One-third of the world’s population is currently infected with the tuberculosis (TB) bacillus but they have a latent form of the disease and so have no symptoms and cannot transmit it. In some people, the latent TB infection progresses to acute TB, often due to a weak immune system. Every year, over 10 million people develop active TB and 1.8 million die from it.
TB is spread through the air when infected people cough or sneeze. Not everyone infected with TB becomes ill, but 10 per cent will develop active TB at some point in their lives. The disease most often affects the lungs. Symptoms include a persistent cough, fever, weight loss, chest pain and breathlessness in the lead-up to death. Among people living with HIV, TB incidence is much higher, and is the leading cause of death.

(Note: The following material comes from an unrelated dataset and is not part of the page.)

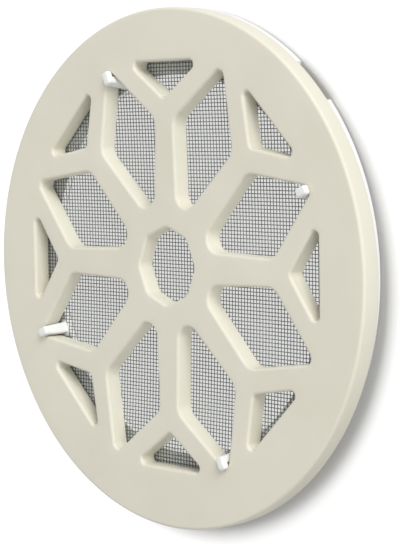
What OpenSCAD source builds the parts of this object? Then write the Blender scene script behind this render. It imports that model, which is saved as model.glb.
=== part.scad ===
// Round vent grille: a pierced ceramic face plate, an insect screen behind it,
// and a plastic back frame whose four snap hooks hold the plate from behind.
// Front of the grille faces -Y, up is +Z, and the back of the frame is at Y = 0.

/* [Face plate] */
// Diameter of the ceramic plate
plate_d = 200; // [190:1:230]
// Thickness of the ceramic plate at its rim
plate_t = 8; // [6:0.5:12]
// Radius of the softened edge round the front of the rim
rim_front_r = 1.2; // [0.8:0.1:3]
// Radius of the softened edge round the back of the rim
rim_back_r = 1; // [0.5:0.1:1.5]
// Depth of the shallow seat in the back of the plate
seat_depth = 1.2; // [0.8:0.1:2]
// Diameter of that seat
seat_d = 178; // [175:1:185]
// Softening of the front edge of every opening
mouth_r = 1.2; // [0.6:0.1:1.6]

/* [Snowflake pattern] */
// Height of the pattern's centre above the plate's centre
pattern_raise = 1.5; // [0:0.5:3]
// Distance from the centre to a corner of the eight-sided opening
octagon_r = 16.5; // [13:0.5:17]
// Rounding of its corners
octagon_round = 5.5; // [3:0.5:7]
// Distance from the centre to the inner corner of a kite, before rounding
kite_inner = 14.5; // [14:0.5:18]
// Distance from the centre to the widest place of a kite
kite_mid = 54; // [50:1:56]
// Half the width of a kite there
kite_half = 18; // [15:0.5:18.5]
// Distance from the centre to the outer corner of a kite, before rounding
kite_outer = 84.6; // [80:0.2:85]
// Rounding of the inner corner of a kite
kite_inner_round = 6.5; // [5:0.5:8]
// Rounding of its side corners
kite_side_round = 7.5; // [5:0.5:9]
// Rounding of its outer corner
kite_outer_round = 3.7; // [3.7:0.1:4.5]
// Distance from the centre to the inner corner of a triangle, before rounding
tri_inner = 62.8; // [62:0.2:66]
// Distance from the centre to the outer side of a triangle
tri_outer = 79.5; // [76:0.5:80]
// Half the length of that outer side, before rounding
tri_half = 23.6; // [19:0.2:24]
// Rounding of the inner corner of a triangle
tri_inner_round = 3.5; // [2:0.5:5]
// Rounding of its outer corners
tri_outer_round = 3; // [2:0.5:4]

/* [Insect screen] */
// Room between the screen's edge and the wall of the seat
screen_edge_room = 2.5; // [2:0.1:3.5]
// Thickness of the screen's sheet
screen_sheet = 0.2; // [0.15:0.05:0.3]
// Height of the upright ridges on its front and the level ridges on its back
screen_ridge = 0.15; // [0.1:0.05:0.2]
// Spacing of the ridges, both ways
ridge_pitch = 12.2; // [12:0.1:14]
// Width of a ridge
ridge_w = 2.5; // [2:0.1:3.5]
// Room between the screen and each hook
screen_room = 0.4; // [0.3:0.1:0.8]

/* [Back frame] */
// Outer diameter of the frame ring
frame_d = 197; // [186:1:197]
// Inner diameter of the frame ring
frame_bore = 147; // [144:1:149]
// Thickness of the frame ring
frame_t = 2.5; // [2:0.1:5]
// Softening of the ring's edges
frame_edge = 0.5; // [0.3:0.1:0.8]
// Width of a notch at the outer edge of the ring
notch_outer_w = 21; // [14:1:26]
// Width of a notch at its inner end
notch_inner_w = 5; // [4:0.5:9]
// Distance from the centre to the inner end of a notch
notch_reach = 80.5; // [79:0.5:90]

/* [Snap hooks] */
// Room between a hook and the wall of its opening
hook_room = 0.2; // [0.15:0.05:0.4]
// Half the width of a hook at its root, as a share of the opening's corner radius
root_share = 0.9; // [0.8:0.02:0.92]
// Half the width of its head, as a share of the same radius
head_share = 0.7; // [0.6:0.02:0.76]
// Thickness of a hook at its root, from the centre outwards
root_depth = 3.4; // [2.6:0.1:3.6]
// Thickness of a hook just behind its head
neck_depth = 3; // [2.2:0.1:3.2]
// Height of the hook heads in front of the plate
head_h = 2.4; // [1.8:0.1:4]
// How far the nose of a head reaches out over the face of the plate
nose_reach = 2.3; // [1.5:0.1:3.5]
// Rounding of the nose
nose_r = 1.1; // [0.8:0.1:1.2]
// Rounding of the head's other edges
head_round = 0.8; // [0.5:0.1:1]
// Gap between a head and the face of the plate
head_gap = 0.15; // [0.05:0.05:0.3]

/* [Hidden] */

// Colours of the three pieces
ceramic_colour = [0.84, 0.83, 0.77];
screen_colour = [0.16, 0.17, 0.17];
plastic_colour = [0.95, 0.95, 0.94];

// The pattern has eight-fold symmetry, and the hooks and notches have four-fold
spokes = 8;
spoke_step = 360 / spokes;
quarter = 90;

// Heights above the back of the frame
plate_back = frame_t;
plate_front = plate_back + plate_t;

// Corners of the openings as [x, y, rounding], anticlockwise, on the axis of one spoke
octagon_corners = [for (i = [0:spokes - 1])
    [octagon_r * cos(i * spoke_step), octagon_r * sin(i * spoke_step), octagon_round]];
kite_corners = [
    [kite_inner, 0, kite_inner_round],
    [kite_mid, -kite_half, kite_side_round],
    [kite_outer, 0, kite_outer_round],
    [kite_mid, kite_half, kite_side_round]];
tri_corners = [
    [tri_inner, 0, tri_inner_round],
    [tri_outer, -tri_half, tri_outer_round],
    [tri_outer, tri_half, tri_outer_round]];

// A hook stands in the rounded outer corner of a kite, on that corner's own axis
kite_tip_half_angle = atan(kite_half / (kite_outer - kite_mid));
hook_radius = kite_outer - kite_outer_round / sin(kite_tip_half_angle);
corner_wall_r = kite_outer_round - mouth_r;
root_half_w = corner_wall_r * root_share;
head_half_w = corner_wall_r * head_share;

// How far out a hook of a given half width may stand in that corner
function hook_outside(half_w) = sqrt(max(pow(corner_wall_r - hook_room, 2) - pow(half_w, 2), 0));

root_out = hook_outside(root_half_w);
neck_out = hook_outside(head_half_w);
head_under = plate_front + head_gap;
head_top = head_under + head_h;

// The screen lies in the seat and ends short of its wall
screen_d = seat_d - 2 * screen_edge_room;

// Smoothness of the curves
ring_fn = 180;
arc_step = 22.5;
edge_steps = 4;
nose_steps = 5;
mouth_steps = 3;
// How far a cutter runs past a face
past = 1;
// How far a hook is rooted in the ring, and a ridge in the sheet
root = 0.5;
ridge_root = screen_sheet / 4;
// How far a gap runs under the ridges beside it, and the plain border round the ridges
gap_lap = 0.15;
ridge_margin = 3;

function unit(v) = v / norm(v);
function on_circle(r, a) = r * [cos(a), sin(a)];
function xy(c) = [c[0], c[1]];

// Angle of the outward normal of the side that runs from p to q
function side_normal(p, q) = atan2(p[0] - q[0], q[1] - p[1]);

// Points of a convex outline with rounded corners, moved inwards by inset
function rounded_outline(corners, inset) = [
    for (i = [0:len(corners) - 1])
        let (
            n = len(corners),
            here = xy(corners[i]),
            before = xy(corners[(i + n - 1) % n]),
            after = xy(corners[(i + 1) % n]),
            to_before = unit(before - here),
            to_after = unit(after - here),
            half = acos(to_before * to_after) / 2,
            centre = here + unit(to_before + to_after) * corners[i][2] / sin(half),
            start = side_normal(before, here),
            turn = 180 - 2 * half,
            steps = ceil(turn / arc_step))
        for (k = [0:steps])
            centre + on_circle(corners[i][2] - inset, start + turn * k / steps)];

// Solid through a stack of levels, each [height, inset], from the lowest up
module outline_loft(corners, levels) {
    rings = [for (level = levels) rounded_outline(corners, level[1])];
    n = len(rings[0]);
    last = len(levels) - 1;
    points = [for (j = [0:last]) for (p = rings[j]) [p[0], p[1], levels[j][0]]];
    sides = [for (j = [0:last - 1]) for (i = [0:n - 1])
        [j * n + i, (j + 1) * n + i, (j + 1) * n + (i + 1) % n, j * n + (i + 1) % n]];
    floor_face = [for (i = [0:n - 1]) i];
    roof_face = [for (i = [n - 1:-1:0]) last * n + i];
    polyhedron(points = points, faces = concat(sides, [floor_face, roof_face]));
}

// Opening through the plate: straight walls, and an edge softened in a quarter round.
// The last level carries the slope of the softened edge on, clear of the face.
module opening(corners) {
    first_a = 90 / mouth_steps;
    mouth = [for (k = [mouth_steps:-1:1])
        let (a = k * first_a)
        [plate_front - mouth_r * (1 - cos(a)), mouth_r * sin(a)]];
    clear = [plate_front + mouth_r * (1 - cos(first_a)), -mouth_r * sin(first_a)];
    outline_loft(corners, concat([[plate_back - past, mouth_r]], mouth, [clear]));
}

// Profile of a turned disc from its axis, with softened back and front edges
function disc_profile(r, h, back_r, front_r) = concat(
    [[0, 0]],
    [for (k = [0:edge_steps]) [r - back_r, back_r] + on_circle(back_r, -90 + 90 * k / edge_steps)],
    [for (k = [0:edge_steps]) [r - front_r, h - front_r] + on_circle(front_r, 90 * k / edge_steps)],
    [[0, h]]);

module at_pattern_centre() {
    translate([0, pattern_raise, 0]) children();
}

module round_pattern(count, first) {
    for (i = [0:count - 1]) rotate(first + i * 360 / count) children();
}

module face_plate() {
    color(ceramic_colour) rotate([90, 0, 0]) difference() {
        translate([0, 0, plate_back]) rotate_extrude($fn = ring_fn)
            polygon(disc_profile(plate_d / 2, plate_t, rim_back_r, rim_front_r));
        at_pattern_centre() {
            translate([0, 0, plate_back - past])
                cylinder(h = seat_depth + past, d = seat_d, $fn = ring_fn);
            opening(octagon_corners);
            round_pattern(spokes, spoke_step / 2) opening(kite_corners);
            round_pattern(spokes, 0) opening(tri_corners);
        }
    }
}

// Places of the ridges on one side of the centre line, and of the gaps between them
ridge_count = floor(screen_d / 2 / ridge_pitch - 0.5);
gap_w = ridge_pitch - ridge_w + 2 * gap_lap;
gap_field_r = frame_bore / 2 - ridge_w;
gap_rows = floor(gap_field_r / ridge_pitch);
gap_places = [for (i = [-gap_rows - 1:gap_rows]) for (j = [-gap_rows - 1:gap_rows])
    let (p = [(i + 0.5) * ridge_pitch, (j + 0.5) * ridge_pitch])
    if (norm(p) < gap_field_r) p];

// Upright bars, each as long as the round sheet allows inside its plain border
module ridges() {
    field_r = screen_d / 2 - ridge_margin;
    for (i = [-ridge_count:ridge_count]) {
        reach = abs(i) * ridge_pitch + ridge_w / 2;
        half_length = sqrt(max(pow(field_r, 2) - pow(reach, 2), 0));
        if (half_length > ridge_w)
            translate([i * ridge_pitch - ridge_w / 2, -half_length, 0])
                cube([ridge_w, 2 * half_length, screen_ridge + ridge_root]);
    }
}

module insect_screen() {
    color(screen_colour) rotate([90, 0, 0]) at_pattern_centre()
        translate([0, 0, frame_t]) difference() {
            union() {
                translate([0, 0, screen_ridge]) linear_extrude(screen_sheet) difference() {
                    circle(d = screen_d, $fn = ring_fn);
                    for (p = gap_places) translate(p) square(gap_w, center = true);
                }
                rotate(quarter) ridges();
                translate([0, 0, screen_ridge + screen_sheet - ridge_root]) ridges();
            }
            round_pattern(4, spoke_step / 2)
                translate([hook_radius + root_out - root_depth - screen_room, -root_half_w - screen_room, -past])
                cube([root_depth + neck_out - root_out + 2 * screen_room,
                    2 * (root_half_w + screen_room), seat_depth + 2 * past]);
        }
}

// Tapered notch from the outer edge of the ring inwards
module notch() {
    beyond = frame_d / 2 + past;
    translate([0, 0, -past]) linear_extrude(frame_t + 2 * past) polygon([
        [notch_reach, -notch_inner_w / 2], [beyond, -notch_outer_w / 2],
        [beyond, notch_outer_w / 2], [notch_reach, notch_inner_w / 2]]);
}

// Points of an arc, from one angle to another
function arc(centre, r, from, to) = [for (k = [0:nose_steps]) centre + on_circle(r, from + (to - from) * k / nose_steps)];

// Side view of a hook as [distance out from hook_radius, height]: a finger that leans outwards,
// and a head whose rounded nose lies over the face of the plate
hook_side = concat(
    [[root_out - root_depth, frame_t - root], [root_out, frame_t - root], [neck_out, head_under]],
    arc([neck_out + nose_reach - nose_r / 2, head_under + nose_r / 2], nose_r / 2, -90, 0),
    arc([neck_out + nose_reach - nose_r, head_top - nose_r], nose_r, 0, 90),
    arc([neck_out - neck_depth + head_round, head_top - head_round], head_round, 90, 180),
    [[neck_out - neck_depth, head_under]]);

// Front view of a hook as [distance to one side, height]: tapered, with a rounded top
hook_front = concat(
    [[-root_half_w, frame_t - root], [root_half_w, frame_t - root], [head_half_w, head_under]],
    arc([head_half_w - head_round, head_top - head_round], head_round, 0, 90),
    arc([head_round - head_half_w, head_top - head_round], head_round, 90, 180),
    [[-head_half_w, head_under]]);

module snap_hook() {
    translate([hook_radius, 0, 0]) intersection() {
        rotate([90, 0, 0]) linear_extrude(4 * root_half_w, center = true) polygon(hook_side);
        rotate([90, 0, 90]) linear_extrude(8 * root_depth, center = true) polygon(hook_front);
    }
}

module frame_ring() {
    difference() {
        rotate_extrude($fn = ring_fn) difference() {
            polygon(disc_profile(frame_d / 2, frame_t, frame_edge, frame_edge));
            translate([0, -past]) square([frame_bore / 2, frame_t + 2 * past]);
        }
        round_pattern(4, spoke_step) notch();
    }
}

module back_frame() {
    color(plastic_colour) rotate([90, 0, 0]) at_pattern_centre() {
        frame_ring();
        round_pattern(4, spoke_step / 2) snap_hook();
    }
}

face_plate();
insect_screen();
back_frame();
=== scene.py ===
"""Looks of a round ceramic vent grille: glazed plate, woven insect screen, moulded back frame.

Metres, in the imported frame: the face looks towards -Y, up is +Z, and the wall is the plane Y = 0.
"""

import math

import bmesh
import bpy
from mathutils import Matrix, Vector
from mathutils.geometry import delaunay_2d_cdt


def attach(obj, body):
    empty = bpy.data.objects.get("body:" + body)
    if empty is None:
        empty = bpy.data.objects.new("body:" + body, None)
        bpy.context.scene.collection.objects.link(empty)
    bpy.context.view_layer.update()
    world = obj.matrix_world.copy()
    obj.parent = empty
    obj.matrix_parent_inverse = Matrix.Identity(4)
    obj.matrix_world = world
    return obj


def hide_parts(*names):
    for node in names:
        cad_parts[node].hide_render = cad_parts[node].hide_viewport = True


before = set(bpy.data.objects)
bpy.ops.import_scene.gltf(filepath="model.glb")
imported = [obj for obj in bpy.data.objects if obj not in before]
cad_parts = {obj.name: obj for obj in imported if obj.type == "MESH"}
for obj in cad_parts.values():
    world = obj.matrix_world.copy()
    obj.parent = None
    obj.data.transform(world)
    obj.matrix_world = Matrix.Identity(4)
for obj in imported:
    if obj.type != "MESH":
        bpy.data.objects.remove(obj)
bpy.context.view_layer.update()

# Sizes of the pieces, in mm. Those of the plate, the frame and the hooks are the part's own, to
# 0.01 mm. Heights are measured from the wall towards the room.
MM = 0.001

FRAME_R, FRAME_BORE_R, FRAME_T, FRAME_EDGE = 98.5, 73.5, 2.5, 0.5
NOTCH_OUTER_W, NOTCH_INNER_W, NOTCH_REACH, NOTCH_PAST_RIM = 21.0, 5.0, 80.5, 1.0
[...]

Diagnosis of pulmonary TB depends on a sputum sample, which can be difficult to obtain from children. A molecular test that can give results after just two hours and can detect a certain level of drug resistance is now being used, but it is costly and still requires a sputum sample, as well as a reliable power supply.
A course of treatment for uncomplicated TB takes a minimum of six months. When patients are resistant to the two most powerful first-line antibiotics (isoniazid and rifampicin), they are considered to have multidrug-resistant TB (MDR-TB). MDR-TB is not impossible to treat, but the drug regimen is arduous, taking up to two years and causing many side effects. Extensively drug-resistant tuberculosis (XDR-TB) is identified when patients show resistance to the second-line drugs administered for MDR-TB. The treatment options for XDR-TB are very limited. Two new drugs – bedaquiline and delamanid – can improve treatment outcomes for patients with drug-resistant versions of the disease, but their availability is currently limited.
MSF started 18,800 patients on treatment for TB in 2019, including 2,000 for MDR-TB.